-- WORK REQUIRED --
Write the material out again exactly.

-- PROVIDED DATA --
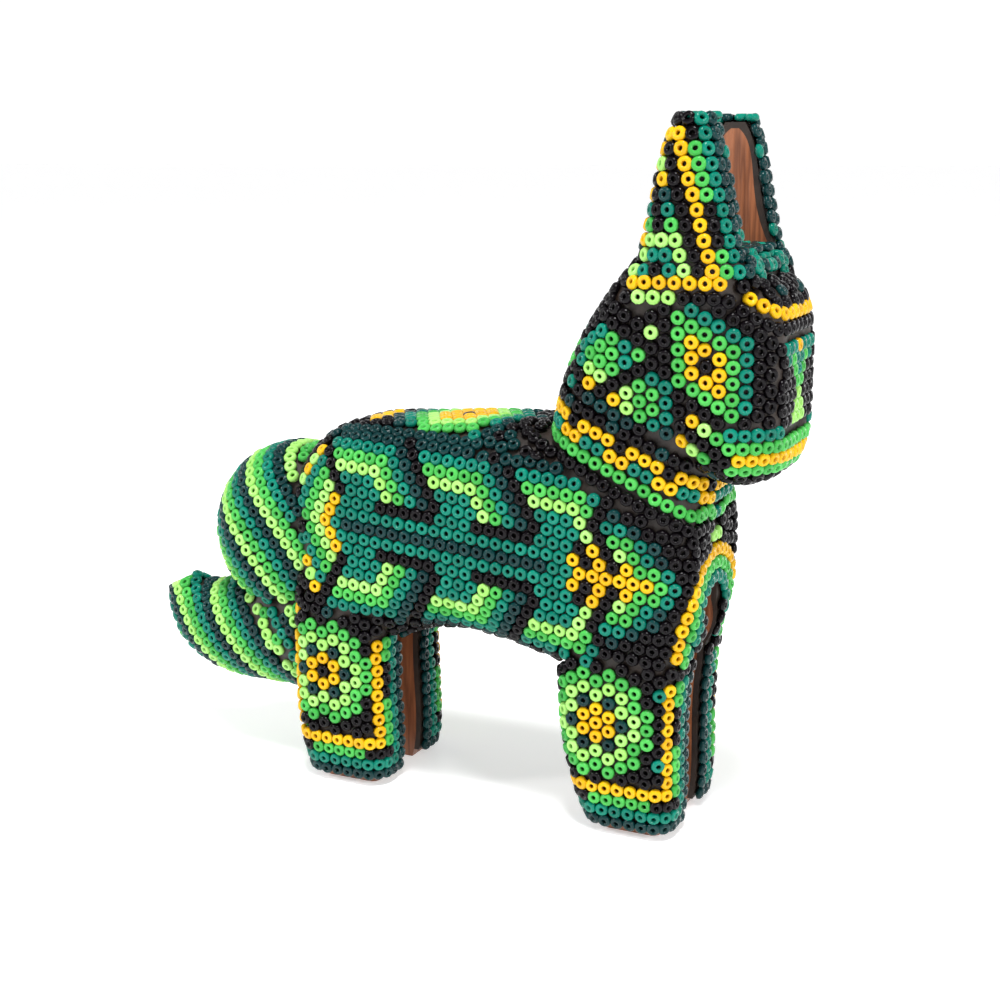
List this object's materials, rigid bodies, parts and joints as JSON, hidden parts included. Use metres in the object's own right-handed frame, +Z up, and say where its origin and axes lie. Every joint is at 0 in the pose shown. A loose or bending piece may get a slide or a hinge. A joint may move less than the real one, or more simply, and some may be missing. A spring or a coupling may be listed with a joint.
{
  "type": "huichol beaded figure",
  "caption": "Standing dog-like animal carved in wood, with upright ears and a curled tail, coated in wax and covered all over in small glass beads set in coloured patterns.",
  "frame": {"origin": "on the ground, under the middle of the figure's bounding box", "axes": "+X towards the nose, +Y to the animal's left, +Z up"},
  "size_m": [0.115, 0.0302, 0.1092],
  "materials": {
    "wood": "satin lacquer",
    "wax": "dull",
    "bead_black": "glossy opaque glass",
    "bead_dark_teal": "glossy lustred glass",
    "bead_teal": "glossy lustred glass",
    "bead_green": "glossy opaque glass",
    "bead_light_green": "glossy opaque glass",
    "bead_yellow": "glossy opaque glass"
  },
  "bodies": {
    "root": {"body_core": "wood", "tail_core": "wood", "tail_dowel": "wood", "wax_head": "wax", "wax_torso": "wax", "wax_tail": "wax", "wax_ear_left": "wax", "wax_ear_right": "wax", "wax_front_leg_left": "wax", "wax_front_leg_right": "wax", "wax_rear_leg_left": "wax", "wax_rear_leg_right": "wax", "beads_head": "bead_black", "beads_ear_left": "bead_black", "beads_ear_right": "bead_black", "beads_collar": "bead_yellow", "beads_chest": "bead_black", "beads_rump": "bead_yellow", "beads_flank_left": "bead_teal", "beads_flank_right": "bead_teal", "beads_back": "bead_black", "beads_belly": "bead_dark_teal", "beads_front_leg_left": "bead_green", "beads_front_leg_right": "bead_green", "beads_rear_leg_left": "bead_green", "beads_rear_leg_right": "bead_green", "beads_tail": "bead_light_green"}
  },
  "joints": []
}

-- TASK ANSWER --
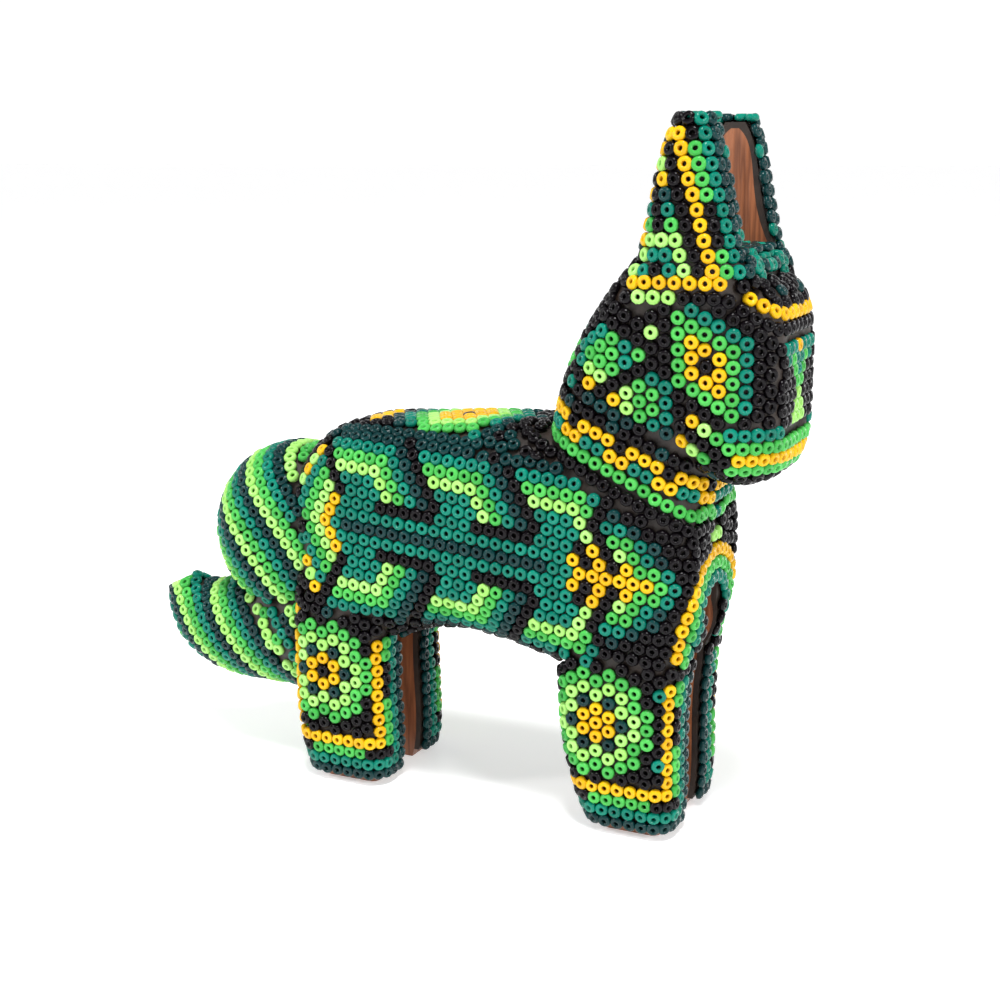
List this object's materials, rigid bodies, parts and joints as JSON, hidden parts included. Use metres in the object's own right-handed frame, +Z up, and say where its origin and axes lie. Every joint is at 0 in the pose shown. A loose or bending piece may get a slide or a hinge. A joint may move less than the real one, or more simply, and some may be missing. A spring or a coupling may be listed with a joint.
{
  "type": "huichol beaded figure",
  "caption": "Standing dog-like animal carved in wood, with upright ears and a curled tail, coated in wax and covered all over in small glass beads set in coloured patterns.",
  "frame": {"origin": "on the ground, under the middle of the figure's bounding box", "axes": "+X towards the nose, +Y to the animal's left, +Z up"},
  "size_m": [0.115, 0.0302, 0.1092],
  "materials": {
    "wood": "satin lacquer",
    "wax": "dull",
    "bead_black": "glossy opaque glass",
    "bead_dark_teal": "glossy lustred glass",
    "bead_teal": "glossy lustred glass",
    "bead_green": "glossy opaque glass",
    "bead_light_green": "glossy opaque glass",
    "bead_yellow": "glossy opaque glass"
  },
  "bodies": {
    "root": {"body_core": "wood", "tail_core": "wood", "tail_dowel": "wood", "wax_head": "wax", "wax_torso": "wax", "wax_tail": "wax", "wax_ear_left": "wax", "wax_ear_right": "wax", "wax_front_leg_left": "wax", "wax_front_leg_right": "wax", "wax_rear_leg_left": "wax", "wax_rear_leg_right": "wax", "beads_head": "bead_black", "beads_ear_left": "bead_black", "beads_ear_right": "bead_black", "beads_collar": "bead_yellow", "beads_chest": "bead_black", "beads_rump": "bead_yellow", "beads_flank_left": "bead_teal", "beads_flank_right": "bead_teal", "beads_back": "bead_black", "beads_belly": "bead_dark_teal", "beads_front_leg_left": "bead_green", "beads_front_leg_right": "bead_green", "beads_rear_leg_left": "bead_green", "beads_rear_leg_right": "bead_green", "beads_tail": "bead_light_green"}
  },
  "joints": []
}